A variation of the Hokey Pokey I learned from Karin M. at the Foster City Library (she did a wonderful cowboy storytime recently, where they also sang “Deep in the Heart of Texas” and “Every Cowboy Needs a Horse.”)   For this version of the song, instead of your feet, you put your spurs (right and left) in.  You can also put your lasso in, your hat (head) in, and finally ride your horse in.

B-I-N-G-O

In retrospect, I could have made Bingo a horse, as in, “There was a cowboy had a horse and Bingo was his name-o.”  Instead, I did my usual variation, where we barked the missing letters.

If I had had a younger group, I would have done one of my favorite baby/toddler songs, which a lap-bounce to the tune of the William Tell Overture (Lone Ranger theme):

Giddy-up, giddy-up, giddy-up-UP-UP! (bounce child on knees)
Giddy-up, giddy-up, giddy-up-UP-UP!
Giddy-up, giddy-up, giddy-up-UP-UP!
Whoa, Horsey! (Pull child back into a hug against your chest)

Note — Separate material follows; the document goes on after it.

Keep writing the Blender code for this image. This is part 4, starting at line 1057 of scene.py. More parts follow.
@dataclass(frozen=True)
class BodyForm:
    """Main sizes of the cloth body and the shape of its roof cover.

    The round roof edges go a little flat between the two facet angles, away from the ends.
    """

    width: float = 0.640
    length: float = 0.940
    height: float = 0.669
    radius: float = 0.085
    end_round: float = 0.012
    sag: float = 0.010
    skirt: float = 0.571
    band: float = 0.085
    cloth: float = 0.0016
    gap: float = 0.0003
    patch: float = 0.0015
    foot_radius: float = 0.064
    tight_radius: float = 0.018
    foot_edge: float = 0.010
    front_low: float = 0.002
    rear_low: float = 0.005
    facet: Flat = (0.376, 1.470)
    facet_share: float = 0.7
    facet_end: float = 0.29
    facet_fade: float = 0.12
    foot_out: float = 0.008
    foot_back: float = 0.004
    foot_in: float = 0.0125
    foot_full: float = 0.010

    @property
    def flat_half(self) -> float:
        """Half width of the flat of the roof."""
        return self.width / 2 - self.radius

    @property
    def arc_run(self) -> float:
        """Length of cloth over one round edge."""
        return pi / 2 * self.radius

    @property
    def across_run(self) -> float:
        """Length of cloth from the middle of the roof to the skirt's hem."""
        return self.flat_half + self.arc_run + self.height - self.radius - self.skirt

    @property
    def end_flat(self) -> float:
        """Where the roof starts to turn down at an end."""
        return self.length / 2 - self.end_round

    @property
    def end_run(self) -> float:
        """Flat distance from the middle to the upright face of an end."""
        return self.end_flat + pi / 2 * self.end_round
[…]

INSTRUMENT PLAYALONG WITH A CD:  Bling Blang by Arlo Guthrie from the Sing Along with Putumayo album.

CRAFT: Foot Print Horses

I got this craft from Busy Bee Crafts, one of my favorite kids craft sites.  It did require some adult help to trace out the kid’s feet.  Luckily, the kids were mostly all old enough to cut out the footprints themselves.  I supplied the one-inch pieces of black yarn, the wiggly eyes, the neck (basically a long triangle with the top point cut off), and the ears (triangles).    It worked pretty well, and each child assembled their horse slightly differently, so they each made the project their own.

What are your favorite cowboy, Wild West, or horse stories?